What to work on>
Print the lines of the data, starting with the first, up to and including the line where "LABEL_WARP = 0.5" appears.

Listed records>
※ ※ ※

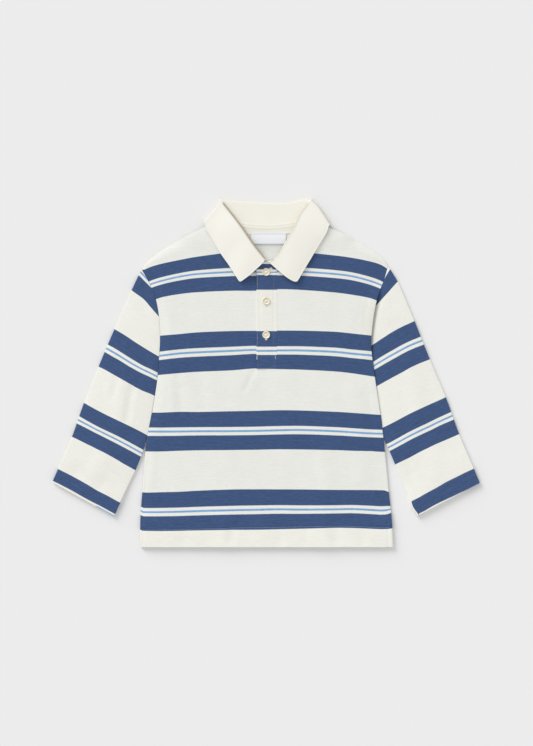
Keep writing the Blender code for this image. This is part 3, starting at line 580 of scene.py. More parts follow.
# ================================================================ materials
WALE = 0.95            # width of a column of the jersey's loops
COURSE = 0.72          # height of a loop
STRIPE_SOFT = 0.16     # half the width over which one colour of a stripe turns to the next
COLLAR_RIB = 1.1       # from rib to rib of the collar
COLLAR_LOOP = 0.9
LABEL_DASH = 1.6       # from dash to dash of the label's blue thread
LABEL_WEFT = 0.35
LABEL_WARP = 0.5


class Finish:
    """A material whose nodes are added one after another."""

    def __init__(self, name, roughness, sheen=0.0, specular=0.3):
        self.material = bpy.data.materials.new(name)
        self.material.use_nodes = True
        self.nodes = self.material.node_tree.nodes
        self.links = self.material.node_tree.links
        self.shader = self.nodes["Principled BSDF"]
        self.feed(self.shader, {"Roughness": roughness, "Specular IOR Level": specular,
                                "Sheen Weight": sheen, "Sheen Roughness": 0.6})

    def feed(self, node, inputs):
        """Sets values on inputs of a node, or links other nodes' outputs to them."""
        for key, value in inputs.items():
            if isinstance(value, bpy.types.NodeSocket):
                self.links.new(value, node.inputs[key])
            else:
                node.inputs[key].default_value = value

    def add(self, kind, inputs, **settings):
        node = self.nodes.new(kind)
        for key, value in settings.items():
            setattr(node, key, value)
        self.feed(node, inputs)
        return node

    def maths(self, operation, first, second=0.0, clamp=False):
        node = self.add("ShaderNodeMath", {0: first, 1: second}, operation=operation, use_clamp=clamp)
        return node.outputs[0]

    def plus(self, first, second):
        return self.maths("ADD", first, second)

    def times(self, first, second):
        return self.maths("MULTIPLY", first, second)

    def wave(self, value, length):
        return self.maths("SINE", self.times(value, 2.0 * math.pi / length))

    def cloth_place(self):
        """The place in the cloth, then its parts: across, down, and the tone."""
        place = self.add("ShaderNodeAttribute", {}, attribute_name="cloth_at").outputs["Vector"]
        return place, *self.add("ShaderNodeSeparateXYZ", {0: place}).outputs

    def object_place(self):
        return self.add("ShaderNodeTexCoord", {}).outputs["Object"]

    def stretched(self, vector, across, down, through=0.0):
        """The vector with its parts made longer or shorter."""
        node = self.add("ShaderNodeMapping", {"Vector": vector, "Scale": (across, down, through)})
        return node.outputs[0]

    def clouds(self, vector, scale, detail=2.0, roughness=0.5):
        node = self.add("ShaderNodeTexNoise", {"Vector": vector, "Scale": scale, "Detail": detail,
                                               "Roughness": roughness})
        return node.outputs["Fac"]

    def between(self, value, low, high):
        """The value, from 0 to 1, spread over low to high."""
        return self.add("ShaderNodeMapRange", {"Value": value, "To Min": low, "To Max": high}).outputs[0]

    def mix(self, share, first, second, blend="MIX"):
        node = self.add("ShaderNodeMix", {}, data_type="RGBA", blend_type=blend)
        self.feed(node, {0: share, 6: first, 7: second})
        return node.outputs[2]

    def ramp(self, value, stops):
        node = self.add("ShaderNodeValToRGB", {0: value})
        elements = node.color_ramp.elements
        while len(elements) < len(stops):
            elements.new(0.5)
        for element, (position, colour) in zip(elements, stops):
            element.position = position
            element.color = colour
        return node.outputs[0]

    def shade(self, colour, amount):
        """The colour made lighter or darker all over by a grey amount round 1."""
        return self.tint(colour, (amount, amount, amount))

    def tint(self, colour, amounts):
        """The colour with its red, green and blue made lighter or darker."""
        parts = self.add("ShaderNodeCombineColor", dict(enumerate(amounts)))
        return self.mix(1.0, colour, parts.outputs[0], "MULTIPLY")

    def toned(self, colour, tone, double, turned):
        """The colour warmed where the cloth is double, or by painted warm shade on a collar's stand,
        and darkened by painted shade where the tone is below 0.
        """
        colour = self.tint(colour, [self.between(tone, 1.0, full) for full in double])
        away = self.times(tone, -1.0)
        return self.tint(colour, [self.between(away, 1.0, full) for full in turned])

    def relief(self, height, distance, strength, **under):
        """A bump that is some millimetres high, over another one given as Normal."""
        node = self.add("ShaderNodeBump", {"Height": height, "Distance": distance * MM,
                                           "Strength": strength, **under})
        return node.outputs[0]

    def done(self, colour, **others):
        self.feed(self.shader, {"Base Color": colour, **others})
        return self.material


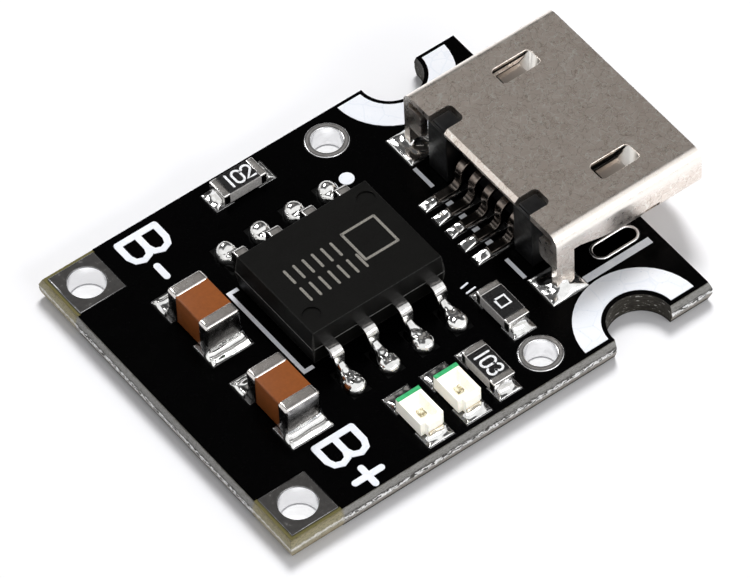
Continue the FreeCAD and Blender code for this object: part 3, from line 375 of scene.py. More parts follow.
pads = [(x, y, 0.60, 1.15, 0.27) for x in (-3.69, -2.42, -1.15, 0.12) for y in (-2.635, 3.415)]
pads += [(3.41, y, 1.35, 1.30, 0.03) for y in (-3.5, 3.5)]
pads += [(2.78, 0.65 * (number - 2), 1.65, 0.40, 0.03) for number in range(5)]
pads += [(-5.805, y, 1.50, 1.05, 0.03) for y in (0.825, 2.975, -3.125, -0.975)]
pads += [(x, 5.48, 0.67, 0.86, 0.03) for x in (-2.62, -1.05)]
pads += [(1.455, y, 0.86, 0.67, 0.03) for y in (-4.115, -2.545)]
pads += [(-0.285, y, 0.86, 0.67, 0.03) for y in (-5.665, -4.095)]
pads += [(x, y, 0.95, 0.75, 0.03) for x in (-2.925, -1.535) for y in (-5.73, -4.13)]
blocks = [soft_block([x - long_x / 2, y - long_y / 2, 0.772], [x + long_x / 2, y + long_y / 2, pad_top], corner, 0.02)
          for x, y, long_x, long_y, corner in pads]
piece = lay_skin("small_pads", blocks, tin)
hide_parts("component_pads")

rim_tin, place = new_finish("rim_tin", (0.84, 0.84, 0.85), 0.2, 1.0)
mottle = grain(place, 5, 3, 0.6)
plated = ramp(mottle, (0.3, (0.74, 0.74, 0.75)), (0.6, (0.92, 0.92, 0.93)))
eyelet_x, eyelet_y = 1.355, 5.29
from_axis = mapped(absolute(place), Location=(-eyelet_x, -eyelet_y, 0), Scale=(1, 1, 0))
radius = add_node("VectorMath", {"operation": "LENGTH"}, Vector=from_axis).outputs["Value"]
# Painted highlight and shade: bright and dark rings by radius stand in for light on the eyelets' rims.
rings = ramp(radius, (0.515, 1.0), (0.535, 0.45), (0.56, 0.62), (0.60, 0.85), (0.645, 0.62), (0.665, 0.35),
             (0.685, 1.0))
wire(multiply(plated, rings), "Base Color")
shade("Roughness", mottle, (0.3, 0.14), (0.7, 0.26))
bump(mottle, 3)
for word in ("negative", "positive"):
    rounded_copy(f"board_eyelet_{word}_side", f"eyelet_{word}_side", rim_tin, 0.03, 3)
dress(("chip_thermal_pad",), rim_tin)

slot_tin_painted_dark, place = new_finish("slot_tin_painted_dark", (0.7, 0.7, 0.7), 0.25, 1.0)
# Painted shade: the slot walls below the pad face are painted near black.
shade("Base Color", axis_of(place, "Z"), (0.70, 0.012), (0.80, 0.8))
bump(grain(place, 5, 3), 3)
for word in ("negative", "positive"):
    rounded_copy(f"slot_plating_{word}_side", f"slot_barrel_{word}_side", slot_tin_painted_dark, 0.03)


# White print: screened epoxy ink, faintly blue and slightly mottled where it lies thin over the lacquer. It is given a
# faint glow, a painted light that lifts it where it lies in shade.
# The polarity letters are drawn with one round pen, as a board's lettering is.

# Painted light: the ink glows faintly to lift it where it lies in shade.
ink, place = new_finish("white_ink_painted_glow", (0.84, 0.86, 0.91), 0.55, Emission_Color=(0.92, 0.96, 1.0, 1),
                        Emission_Strength=0.08)
bent = mapped(place, Rotation=(0, 0, 0.5))
wander = blend_colours(0.16, bent, add_node("TexNoise", Vector=bent, Scale=2.0).outputs["Color"], "ADD")
patchy = add_node("TexVoronoi", {"feature": "DISTANCE_TO_EDGE"}, Vector=wander, Scale=1.5).outputs["Distance"]
clear_veil = ramp(grain(place, 1.1, 3), (0.35, (0.70, 0.725, 0.77)), (0.65, (0.75, 0.76, 0.79)))
thin = blend_colours(ramp(patchy, (0.0, 0.45), (0.045, 0.0)), clear_veil, (0.58, 0.63, 0.70, 1))
flecks = ramp(grain(place, 12, 2), (0.26, (0.80, 0.83, 0.88)), (0.33, 1.0))
wire(multiply(thin, flecks), "Base Color")
bump(grain(place, 12, 3), 5)
dress(("silkscreen",), ink)
mask_top = 0.80


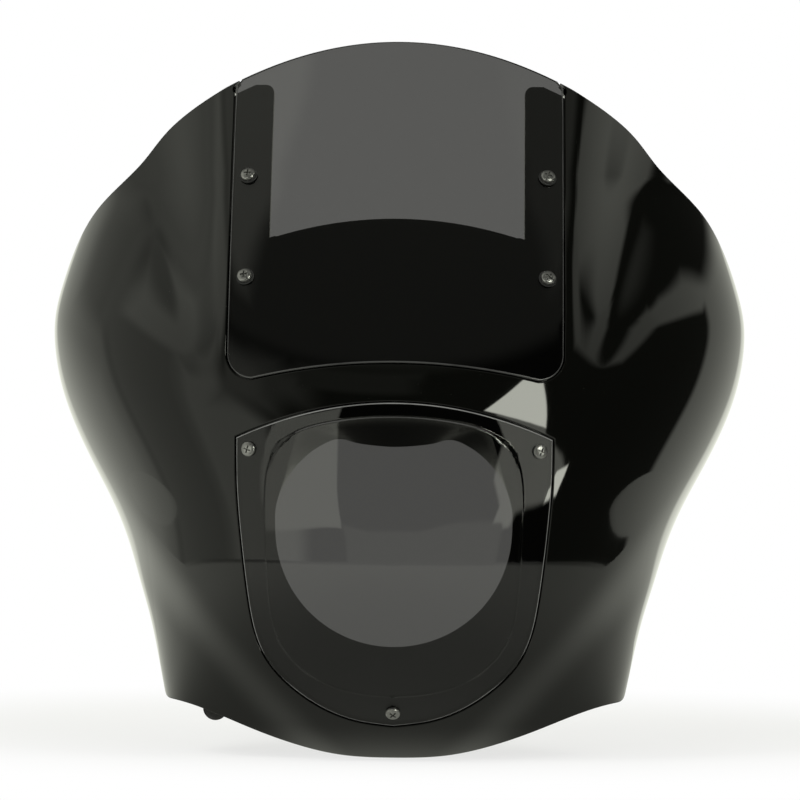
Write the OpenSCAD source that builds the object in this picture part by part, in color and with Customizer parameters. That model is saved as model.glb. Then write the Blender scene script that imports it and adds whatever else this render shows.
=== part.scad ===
// Headlight cowl for a motorcycle fork: moulded skin, screwed-on windshield and lens cover,
// and a pair of inner brackets with rubber-lined clamps for the fork tubes.
// Front faces -Y, +Z is up, +X is to the right of someone who looks at the front.
// The chin's lowest edge is z = 0, the centre plane is x = 0 and y = 0 is half way through the depth.

/* [Skin] */
// Widest half width of the skin, at the side lobes
lobe_half_w = 215.5; // [195:0.5:235]
// Height of the windshield's top edge above the chin
top_z = 435; // [400:1:470]
// Depth of the side lobes behind the nose
lobe_depth = 232; // [190:1:260]
// Wall thickness of the moulded skin
wall = 3.2; // [2.4:0.1:4]
// How far the windshield hump stands out of the lobes at the top
hump_rise = 52; // [30:1:62]
// Half width of the hump's flat top, where its sides start to fall
hump_flat = 94; // [86:1:104]
// Depth of the step between the bowl and the lower corner wings
wing_step = 14; // [6:0.5:20]
// Extra roll of the chin's lower lip
lip_roll = 14; // [4:0.5:20]

/* [Windshield] */
// Width of the windshield
shield_w = 199; // [180:0.5:206]
// Height of the middle of its lower edge above the chin
shield_low_z = 238; // [230:0.5:246]
// Thickness of the windshield sheet
shield_t = 3; // [2:0.1:4]
// Radius of its two lower corners
shield_corner_r = 15; // [8:0.5:22]
// Width of each arm of the skin, from the windshield's edge to the clear window
arm_w = 23; // [18:0.5:34]
// Where the window starts, as a share of the way from the windshield's lower edge to the arms' top
window_share = 0.516; // [0.4:0.002:0.6]
// Distance of the windshield screws from its side edges
shield_screw_inset = 10; // [8:0.5:14]
// Place of the lower pair of windshield screws, as a share of the same way
low_screw_share = 0.294; // [0.2:0.002:0.4]
// Place of the upper pair of windshield screws
high_screw_share = 0.654; // [0.5:0.002:0.8]
// Thread diameter of the windshield screws
shield_thread_d = 5; // [4:0.1:6]

/* [Lens cover] */
// Width of the lens cover at its top corners
lens_w = 186.4; // [176:0.5:190]
// Height of the middle of its top edge above the chin
lens_top_z = 214.5; // [210:0.5:218]
// Height of its lowest point above the chin
lens_low_z = 21.5; // [18:0.5:28]
// Thickness of the lens cover
lens_t = 3; // [2:0.1:4]
// How far the middle of the lens cover stands out of its rim
lens_bulge = 5; // [2:0.5:9]
// Width of the flat rim outside the bend
lens_rim_w = 17.5; // [13:0.5:20]
// Distance of the two upper lens screws from the lens cover's side edges
lens_screw_inset = 7.7; // [6.5:0.1:10]
// How far the two upper lens screws lie below the middle of its top edge
lens_screw_drop = 28; // [25:0.5:34]
// Height of the lower lens screw above the lens cover's lowest point
lens_screw_rise = 8.5; // [7:0.5:12]
// Thread diameter of the lens screws
lens_thread_d = 4.2; // [3.5:0.1:5]

/* [Lamp opening] */
// Radius of the lamp opening
lamp_r = 71; // [64:0.5:74]
// Height of the opening's centre above the chin
lamp_z = 139.5; // [136:0.5:143]
// Depth of the opening's rear edge behind the nose
lamp_y = 44; // [42:0.5:56]

/* [Fork clamps] */
// Radius of the fork tube that the lined clamps hold
tube_r = 19.5; // [17.5:0.5:20.5]
// Half distance between the fork tubes
tube_x = 102; // [98:0.5:103]
// Distance between the two clamps on one tube
clamp_pitch = 90; // [80:1:95]
// Lean of the fork tubes back from vertical
rake = 26; // [24:1:32]
// Width of each clamp along the tube
clamp_w = 20; // [14:1:26]
// Thickness of the rubber liner
liner_t = 2.5; // [1.5:0.1:3]
// Thickness of the clamp band and of the brackets
steel_t = 3; // [2:0.1:4]
// Width of the brackets' plates and arms
strip_w = 16; // [12:0.5:20]
// How much further down the left bracket's lug reaches than the right one
left_lug_drop = 9; // [0:0.5:14]

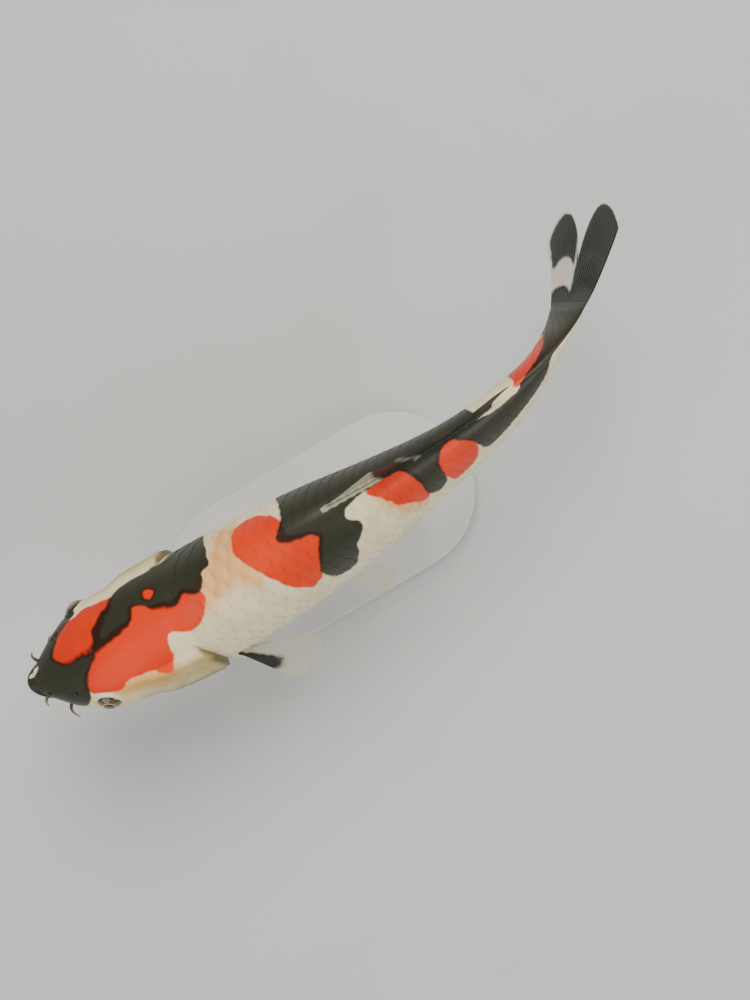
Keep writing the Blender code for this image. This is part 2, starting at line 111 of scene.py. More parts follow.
@dataclass
class BodyForm:
    """The body's shape along and around, and the pose that it is bent into.

    A share is a distance from the snout over the total length, and an angle runs round the section
    from the back (0) down the left side (pi / 2) to the belly (pi).
    """

    length: float = 0.230
    stations: tuple = (
        (0.000, 0.0000, 0.0000, 0.0000),
        (0.010, 0.0160, 0.0115, 0.0130),
        (0.030, 0.0295, 0.0235, 0.0270),
        (0.060, 0.0520, 0.0400, 0.0430),
        (0.095, 0.0690, 0.0560, 0.0580),
        (0.150, 0.0760, 0.0750, 0.0745),
        (0.210, 0.0780, 0.0905, 0.0870),
        (0.260, 0.0765, 0.1010, 0.0940),
        (0.340, 0.0740, 0.1115, 0.1000),
        (0.440, 0.0645, 0.1150, 0.0980),
        (0.540, 0.0490, 0.1020, 0.0865),
        (0.640, 0.0345, 0.0830, 0.0690),
        (0.740, 0.0260, 0.0630, 0.0510),
        (0.810, 0.0170, 0.0550, 0.0460),
        (0.870, 0.0120, 0.0570, 0.0490),
    )
    snout_drop: float = 0.010
    snout_drop_end: float = 0.150
    head_turn: float = math.radians(-9.0)
    head_turn_end: float = 0.32
    tail_turn: float = math.radians(61.0)
    tail_turn_middle: float = 0.808
    tail_turn_run: float = 0.082
    body_roll: float = math.radians(13.0)
    tail_fin_roll: float = math.radians(-20.0)
    roll_change: tuple = (0.70, 0.90)
    centre_share: float = 0.42
    axis_height: float = 0.060
    tail_end: float = 0.866
    tail_flattening: float = 0.42
    tail_flattening_start: float = 0.815
    closing: float = 0.80
    closing_run: tuple = (-0.004, 0.012)
    full_coat_width: float = 0.0040
    thinnest_coat: float = 0.08
    upper_curve: tuple = (1.92, 0.50, 0.09, 0.11)
    lower_curve: tuple = (2.05, 0.30, 0.34, 0.20)
    axis_span: tuple = (-0.10, 1.15)
    axis_points: int = 1251
    axis: tuple = field(init=False)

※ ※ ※

Complete output>
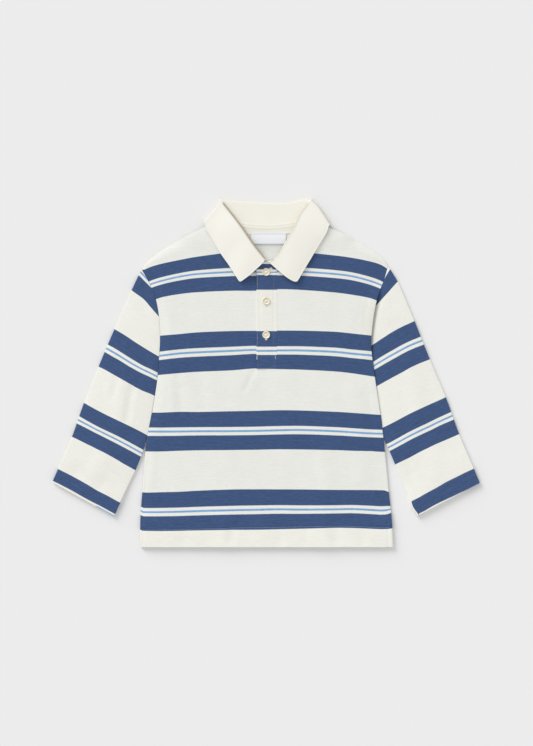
Keep writing the Blender code for this image. This is part 3, starting at line 580 of scene.py. More parts follow.
# ================================================================ materials
WALE = 0.95            # width of a column of the jersey's loops
COURSE = 0.72          # height of a loop
STRIPE_SOFT = 0.16     # half the width over which one colour of a stripe turns to the next
COLLAR_RIB = 1.1       # from rib to rib of the collar
COLLAR_LOOP = 0.9
LABEL_DASH = 1.6       # from dash to dash of the label's blue thread
LABEL_WEFT = 0.35
LABEL_WARP = 0.5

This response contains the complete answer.